Old technology typically remains just that – old technology. Nearly every technological innovation becomes obsolete once use cases no longer match market needs. Typewriters became obsolete with the advent of personal computers, rotary phones and land lines are definitely not challenging mobile phones in any way (same for pagers), floppy disks were replaced by CD-ROMs, and the list goes on and on.
Interestingly, USSD is one “old” technology that is still being deployed widely in Africa, even though it is obsolete, for the most part, in more developed climes. Mobile operators in Africa (where mobile network access is typically prepaid) use USSD for on-network queries (checking airtime balance, buying data etc), banks use it for certain [mobile money] services, and startups across the continent are doing great stuff with it.
Despite this, I don’t think USSD is being deployed enough in Africa. In fact, I‘ll go one further and say I don’t think consumer-facing businesses can truly achieve massive scale (in Africa) without USSD, except the technology is simply inapplicable to their product or service.
Okay but how does it work?
Originally, USSD worked something like this:
However, thanks to the internet (and other stuff), USSD now works like this:
The breakdown
Most tech startups and businesses in Africa at the moment are internet-based which means there’s a website, custom platform or mobile app that connects to the Internet to serve the consumer a product or service.
The problem with this model is that it assumes (based on mobile penetration metrics, usually) that the consumers either have Internet capable devices or can afford to purchase data and connect to the Internet.
But this is not the reality on ground. China-based Transsion Holdings is the market-leading OEM in Africa as far as phone sales go and the majority of the devices they sell are features phones (iTel, a Transsion brand had 36% market share in Africa in 2017). Also, features are responsible for driving mobile adoption in Africa and have outsold smartphones every other year since at least 2010.
On the Internet side, only 22% of Africa’s 1.2 billion people were on the Internet in 2017, compared to the 960 million mobile subscriptions there are. By the time you consider that those people aren’t accessing the Internet only through smartphones (PCs, Tablets etc), the addressable market for Internet-facing businesses become really small.
Yes, people that can afford to be on the Internet are probably more attractive to sell to but that doesn’t make them any less fewer than the number of people who can afford mobile phones, even if they are feature phones.
There’s also the simplicity and ubiquitousness of USSD which make a very compelling case for it as a tool to drive scale. Almost any phone that uses a SIM card can support USSD and it is not as tedious to build for, thanks to APIs. The USSD interfaces are also really simple so it is easier to live with from a consumer perspective.
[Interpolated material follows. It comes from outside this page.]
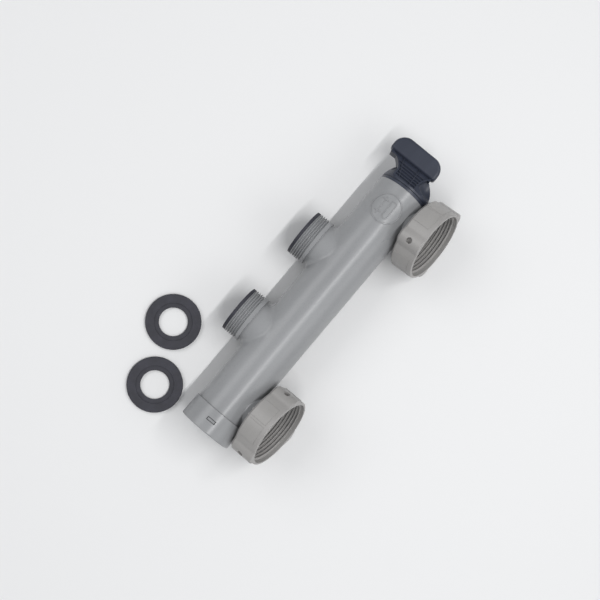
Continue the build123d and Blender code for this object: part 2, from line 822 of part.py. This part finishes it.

In other words, leveraging USSD [even for Internet services] is much easier either in terms of reach or building solutions.
At the end of the day, the larger market is the people that can be reached via mobile phones as opposed to through the Internet. While there are a lot of businesses building solutions that leverage USSD (like this and this), there can be more.
At the very least, I think it is important that startups and businesses start to include USSD as part of a multi-channel approach (so you can still build for the Internet) because the advantages are clear for all to see. Maxime Bayen, Senior Insights Manager at the GSMA Ecosystem Accelerator, in this 2017 interview with Disrupt Africa, sums it up: “According to GSMA Intelligence, smartphone adoption – that is, smartphone connections expressed as a percentage share of total SIM connections, not population – in Africa is at 35 per cent … This ratio is expressed as a percentage of connections, meaning that those figures expressed as percentage of total adult population would be even lower. What this means for tech entrepreneurs in Africa today is that if they develop, for instance, a B2C service only running online through a native mobile app (Android and iOS) or a mobile responsive website, their maximum addressable market will be below 30 percent of the total population. In addition, this number still assumes that everyone with a smartphone also has a data bundle, which is not the case at all.”
Like I said, USSD is where I think the real scale is at.